Sunday, November 20, 2016

MENDING WALL - Robert Frost

 MENDING WALL - Robert Frost

Mending wall, is one of the most widely quoted poems of Robert frost, published in 1914. It is a lyric in the form of dramatic monologue. The speaker in the poem is a young man, presumably the poet himself. The lyric is an expression of his views and attitudes. The other character in the poem is the poet's neighbour, an old farmer. He does not speak even a single word, but we know of his views and attitudes, of his conservation and orthodoxy, from what speaker says about him.

The poet and his neighbour get together every spring to repair the stone wall between their respective properties. The neighbour, an old New England farmer, seems to have a deep-seated faith in the value of walls and fences. He declines to explain his belief and only reiterates his father's saying "Good fences make good neighbours". But the speaker is of the opposite opinion. As he points out:

                                There where it is we do not need the wall;
                                He is all pine and I am apple orchard.

To him the neighbour's adherence to his father's saying suggests the narrowness and ignorance of the primitive:

                                He moves in darkness as it seems to me,
                                Not of woods only and shade of trees.

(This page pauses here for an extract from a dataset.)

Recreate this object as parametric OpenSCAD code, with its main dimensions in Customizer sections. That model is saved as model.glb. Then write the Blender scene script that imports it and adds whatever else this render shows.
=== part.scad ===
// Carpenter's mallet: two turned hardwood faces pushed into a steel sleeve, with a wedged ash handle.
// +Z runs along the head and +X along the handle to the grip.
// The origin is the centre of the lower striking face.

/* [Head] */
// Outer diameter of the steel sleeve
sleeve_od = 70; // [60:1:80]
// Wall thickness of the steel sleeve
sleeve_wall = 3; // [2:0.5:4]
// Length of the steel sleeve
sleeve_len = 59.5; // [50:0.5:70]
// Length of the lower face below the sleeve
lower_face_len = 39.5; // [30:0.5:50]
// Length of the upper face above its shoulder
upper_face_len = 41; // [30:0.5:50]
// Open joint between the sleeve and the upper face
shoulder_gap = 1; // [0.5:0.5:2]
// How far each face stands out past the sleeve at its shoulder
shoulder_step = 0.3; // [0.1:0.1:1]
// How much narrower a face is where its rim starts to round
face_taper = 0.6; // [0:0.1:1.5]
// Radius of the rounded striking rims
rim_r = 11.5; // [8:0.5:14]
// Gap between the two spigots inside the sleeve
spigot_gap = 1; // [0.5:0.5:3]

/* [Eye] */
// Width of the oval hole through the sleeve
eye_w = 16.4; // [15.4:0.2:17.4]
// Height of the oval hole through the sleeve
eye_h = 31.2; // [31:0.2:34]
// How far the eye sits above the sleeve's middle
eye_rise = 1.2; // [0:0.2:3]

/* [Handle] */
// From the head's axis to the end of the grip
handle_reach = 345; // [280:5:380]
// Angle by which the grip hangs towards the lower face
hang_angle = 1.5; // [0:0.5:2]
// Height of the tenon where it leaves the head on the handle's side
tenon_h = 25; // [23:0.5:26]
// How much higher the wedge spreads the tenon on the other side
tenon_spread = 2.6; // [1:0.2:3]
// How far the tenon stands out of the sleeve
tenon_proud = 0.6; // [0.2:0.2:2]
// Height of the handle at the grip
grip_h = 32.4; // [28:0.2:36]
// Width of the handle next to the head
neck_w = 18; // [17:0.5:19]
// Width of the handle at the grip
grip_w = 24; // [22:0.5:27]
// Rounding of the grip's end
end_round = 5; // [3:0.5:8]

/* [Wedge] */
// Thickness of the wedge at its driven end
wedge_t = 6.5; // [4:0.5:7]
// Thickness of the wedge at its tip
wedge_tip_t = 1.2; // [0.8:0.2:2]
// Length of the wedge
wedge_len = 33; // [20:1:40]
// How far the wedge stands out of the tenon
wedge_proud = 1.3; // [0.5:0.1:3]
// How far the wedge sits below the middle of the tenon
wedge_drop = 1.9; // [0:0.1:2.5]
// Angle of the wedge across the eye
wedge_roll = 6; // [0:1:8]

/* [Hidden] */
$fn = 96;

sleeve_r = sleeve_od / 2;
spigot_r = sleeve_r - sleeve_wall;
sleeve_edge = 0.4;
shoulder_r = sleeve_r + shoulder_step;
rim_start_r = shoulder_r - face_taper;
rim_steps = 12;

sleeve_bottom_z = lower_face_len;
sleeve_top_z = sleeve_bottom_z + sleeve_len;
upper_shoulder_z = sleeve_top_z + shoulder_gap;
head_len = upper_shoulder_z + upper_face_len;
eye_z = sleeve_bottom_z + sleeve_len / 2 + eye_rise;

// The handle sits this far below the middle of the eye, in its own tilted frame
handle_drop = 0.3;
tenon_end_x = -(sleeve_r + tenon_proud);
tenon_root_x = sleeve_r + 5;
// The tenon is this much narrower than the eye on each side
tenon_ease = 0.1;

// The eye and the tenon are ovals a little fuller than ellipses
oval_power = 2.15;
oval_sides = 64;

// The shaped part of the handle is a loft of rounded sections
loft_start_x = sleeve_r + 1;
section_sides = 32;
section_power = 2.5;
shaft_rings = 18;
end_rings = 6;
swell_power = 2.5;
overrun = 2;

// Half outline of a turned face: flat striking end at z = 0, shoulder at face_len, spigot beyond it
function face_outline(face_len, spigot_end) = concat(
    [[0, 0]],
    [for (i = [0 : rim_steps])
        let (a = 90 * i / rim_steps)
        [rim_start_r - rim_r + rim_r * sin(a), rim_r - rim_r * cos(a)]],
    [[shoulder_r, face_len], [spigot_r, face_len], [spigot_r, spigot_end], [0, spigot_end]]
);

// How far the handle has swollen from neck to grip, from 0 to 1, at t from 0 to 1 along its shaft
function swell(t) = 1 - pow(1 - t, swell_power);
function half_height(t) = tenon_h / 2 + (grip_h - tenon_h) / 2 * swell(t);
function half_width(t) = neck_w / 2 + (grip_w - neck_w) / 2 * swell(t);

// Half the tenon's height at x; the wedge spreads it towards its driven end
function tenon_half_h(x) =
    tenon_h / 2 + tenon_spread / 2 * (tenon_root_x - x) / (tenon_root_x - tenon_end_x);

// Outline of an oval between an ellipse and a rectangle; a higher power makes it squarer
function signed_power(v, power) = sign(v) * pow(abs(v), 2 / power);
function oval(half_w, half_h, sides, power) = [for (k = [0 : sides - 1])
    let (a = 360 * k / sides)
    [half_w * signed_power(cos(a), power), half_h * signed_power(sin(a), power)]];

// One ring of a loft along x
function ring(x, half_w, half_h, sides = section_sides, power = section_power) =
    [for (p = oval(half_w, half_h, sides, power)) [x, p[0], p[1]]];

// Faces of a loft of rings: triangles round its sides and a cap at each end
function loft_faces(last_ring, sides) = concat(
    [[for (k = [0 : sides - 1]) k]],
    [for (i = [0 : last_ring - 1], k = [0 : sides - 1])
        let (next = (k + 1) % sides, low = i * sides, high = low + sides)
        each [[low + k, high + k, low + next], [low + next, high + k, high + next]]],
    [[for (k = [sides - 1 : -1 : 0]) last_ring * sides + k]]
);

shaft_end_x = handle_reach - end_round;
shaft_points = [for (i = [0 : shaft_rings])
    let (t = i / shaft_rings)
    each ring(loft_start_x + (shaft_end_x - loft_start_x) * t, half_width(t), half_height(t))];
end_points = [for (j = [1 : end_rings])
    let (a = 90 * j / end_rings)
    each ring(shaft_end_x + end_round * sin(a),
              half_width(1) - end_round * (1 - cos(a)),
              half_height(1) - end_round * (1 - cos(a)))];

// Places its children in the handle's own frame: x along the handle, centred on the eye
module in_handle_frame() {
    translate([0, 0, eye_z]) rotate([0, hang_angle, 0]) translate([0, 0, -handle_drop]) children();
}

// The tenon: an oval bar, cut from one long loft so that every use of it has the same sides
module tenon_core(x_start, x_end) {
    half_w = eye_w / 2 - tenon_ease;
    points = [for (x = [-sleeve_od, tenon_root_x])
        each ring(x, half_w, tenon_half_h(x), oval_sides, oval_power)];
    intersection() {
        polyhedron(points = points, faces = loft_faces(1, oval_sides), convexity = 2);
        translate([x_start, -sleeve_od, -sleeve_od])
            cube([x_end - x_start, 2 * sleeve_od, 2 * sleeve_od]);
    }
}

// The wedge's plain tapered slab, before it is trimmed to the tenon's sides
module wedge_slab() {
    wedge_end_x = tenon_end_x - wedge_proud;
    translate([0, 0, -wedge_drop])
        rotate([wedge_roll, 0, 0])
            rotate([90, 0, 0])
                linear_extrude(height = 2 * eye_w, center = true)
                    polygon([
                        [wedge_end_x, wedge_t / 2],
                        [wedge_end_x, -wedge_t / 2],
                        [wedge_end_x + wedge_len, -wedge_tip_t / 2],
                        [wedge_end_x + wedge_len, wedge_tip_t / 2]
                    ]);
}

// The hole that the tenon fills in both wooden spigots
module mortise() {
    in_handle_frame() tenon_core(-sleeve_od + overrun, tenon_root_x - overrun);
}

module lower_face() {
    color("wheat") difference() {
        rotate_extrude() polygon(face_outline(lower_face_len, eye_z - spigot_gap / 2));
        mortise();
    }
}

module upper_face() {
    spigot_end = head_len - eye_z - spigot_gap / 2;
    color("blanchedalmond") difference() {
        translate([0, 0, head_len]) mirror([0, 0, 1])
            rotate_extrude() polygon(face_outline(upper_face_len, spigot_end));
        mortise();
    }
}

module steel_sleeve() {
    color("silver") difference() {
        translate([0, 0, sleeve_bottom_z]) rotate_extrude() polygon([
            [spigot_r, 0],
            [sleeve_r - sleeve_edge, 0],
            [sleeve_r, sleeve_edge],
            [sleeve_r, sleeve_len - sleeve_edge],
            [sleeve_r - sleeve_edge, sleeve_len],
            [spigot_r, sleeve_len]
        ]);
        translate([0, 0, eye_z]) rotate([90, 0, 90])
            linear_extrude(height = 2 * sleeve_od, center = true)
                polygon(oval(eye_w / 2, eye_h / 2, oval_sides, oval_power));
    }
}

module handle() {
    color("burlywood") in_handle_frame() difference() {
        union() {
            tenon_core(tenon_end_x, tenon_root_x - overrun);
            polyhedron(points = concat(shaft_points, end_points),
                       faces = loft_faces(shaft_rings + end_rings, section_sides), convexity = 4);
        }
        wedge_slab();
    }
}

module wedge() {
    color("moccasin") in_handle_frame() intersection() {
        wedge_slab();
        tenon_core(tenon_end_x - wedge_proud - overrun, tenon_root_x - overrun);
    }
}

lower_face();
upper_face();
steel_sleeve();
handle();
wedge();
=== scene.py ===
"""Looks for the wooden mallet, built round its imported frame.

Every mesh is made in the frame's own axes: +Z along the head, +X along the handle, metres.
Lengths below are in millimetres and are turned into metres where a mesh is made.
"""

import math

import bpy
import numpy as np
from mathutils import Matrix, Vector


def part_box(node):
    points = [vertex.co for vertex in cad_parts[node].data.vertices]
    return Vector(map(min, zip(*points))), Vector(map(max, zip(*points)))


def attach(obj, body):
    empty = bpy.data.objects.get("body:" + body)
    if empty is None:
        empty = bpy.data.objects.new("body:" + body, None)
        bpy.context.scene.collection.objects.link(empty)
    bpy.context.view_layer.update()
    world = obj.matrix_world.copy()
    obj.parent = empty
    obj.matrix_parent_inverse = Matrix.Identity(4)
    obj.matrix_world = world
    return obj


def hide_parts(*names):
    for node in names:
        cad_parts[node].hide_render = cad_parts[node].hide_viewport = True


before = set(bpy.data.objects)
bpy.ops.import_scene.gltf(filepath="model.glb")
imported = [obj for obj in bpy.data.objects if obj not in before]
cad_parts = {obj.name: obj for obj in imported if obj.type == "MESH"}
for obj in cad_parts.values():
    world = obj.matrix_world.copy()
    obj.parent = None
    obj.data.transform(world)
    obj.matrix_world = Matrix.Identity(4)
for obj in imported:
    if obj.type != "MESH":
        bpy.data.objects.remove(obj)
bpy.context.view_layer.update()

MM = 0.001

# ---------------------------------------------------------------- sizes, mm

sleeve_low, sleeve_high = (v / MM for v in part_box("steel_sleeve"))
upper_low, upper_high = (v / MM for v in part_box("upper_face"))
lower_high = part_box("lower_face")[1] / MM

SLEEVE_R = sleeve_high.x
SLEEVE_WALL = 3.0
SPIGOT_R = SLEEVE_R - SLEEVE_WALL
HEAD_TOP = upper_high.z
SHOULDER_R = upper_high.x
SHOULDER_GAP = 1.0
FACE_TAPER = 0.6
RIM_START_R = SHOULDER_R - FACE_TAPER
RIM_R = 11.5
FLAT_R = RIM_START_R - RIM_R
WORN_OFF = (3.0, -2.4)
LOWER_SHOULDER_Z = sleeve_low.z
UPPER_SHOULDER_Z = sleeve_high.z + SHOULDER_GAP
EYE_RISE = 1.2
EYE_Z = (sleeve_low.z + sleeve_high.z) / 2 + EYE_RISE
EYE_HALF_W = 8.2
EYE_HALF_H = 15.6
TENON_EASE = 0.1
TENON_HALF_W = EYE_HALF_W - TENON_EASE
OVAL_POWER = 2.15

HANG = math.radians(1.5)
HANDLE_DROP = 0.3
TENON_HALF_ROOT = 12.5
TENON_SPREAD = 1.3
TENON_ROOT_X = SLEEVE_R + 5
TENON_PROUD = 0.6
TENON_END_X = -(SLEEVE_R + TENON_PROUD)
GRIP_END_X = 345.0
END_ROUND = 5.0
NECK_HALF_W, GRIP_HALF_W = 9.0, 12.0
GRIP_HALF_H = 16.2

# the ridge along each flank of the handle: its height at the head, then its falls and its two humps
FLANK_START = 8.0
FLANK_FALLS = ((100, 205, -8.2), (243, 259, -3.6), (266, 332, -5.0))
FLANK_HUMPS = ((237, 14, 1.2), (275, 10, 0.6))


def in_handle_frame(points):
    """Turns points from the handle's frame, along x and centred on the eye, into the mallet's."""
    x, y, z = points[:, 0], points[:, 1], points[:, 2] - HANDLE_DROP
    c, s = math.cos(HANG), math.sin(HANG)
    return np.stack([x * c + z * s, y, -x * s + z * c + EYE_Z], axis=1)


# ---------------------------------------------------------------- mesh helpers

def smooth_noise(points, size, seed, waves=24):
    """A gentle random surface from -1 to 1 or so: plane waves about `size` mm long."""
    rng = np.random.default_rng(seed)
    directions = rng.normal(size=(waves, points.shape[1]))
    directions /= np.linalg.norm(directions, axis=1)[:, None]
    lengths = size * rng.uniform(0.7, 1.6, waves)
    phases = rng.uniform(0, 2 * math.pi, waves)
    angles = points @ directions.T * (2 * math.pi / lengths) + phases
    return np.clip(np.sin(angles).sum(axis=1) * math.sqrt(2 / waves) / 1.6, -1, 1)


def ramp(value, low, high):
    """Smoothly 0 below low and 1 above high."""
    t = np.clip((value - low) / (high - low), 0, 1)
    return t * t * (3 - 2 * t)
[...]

Yet the speaker's own attitude is also enigmatic and in some respects primitive. He seems to be in sympathy with some elemental spirit in nature, which denies all boundaries. It is suggested that there is some supernatural power at work in Nature that is always against all fences and walls,

                                Something three is that doesn't love the wall,
                                That sends the frozen ground swell under it,
                                And spills the upper boulders in the sun;
                                And makes gaps even two can pass abreast….
                                It might be some mysterious fairy:
                                Something there is that doesn't love a wall
        That wants it down. I could say Elves to him,
        But it's not elves exactly, and I'd rather
        He said it for himself.

The poem portrays a clash between these two points of view, and it may, therefore, seem that its meaning Is the solution. Frost offers to the conflict. The poem leads one to ask, which of the two is right. The speaker or his Yankee neighbour? Should man tear down the barriers which isolate individuals from one another., or should he recognise the distinction and limits are necessary for human life? "Frost does not provide an answer, and the attempt to wrest one from his casual details and enigmatic comments would falsify us a lesson in human relations." Though the poem presents the speaker's attitude more sympathetically than the neighbour's, it does not offer this as the total meaning. Frost's intention is to portray a problem and explore the many different and paradoxical issues it involves. He pictures it within an incident from rural life, and in order to reveal its complex nature he develops it thorough the conflict of two opposed points of view.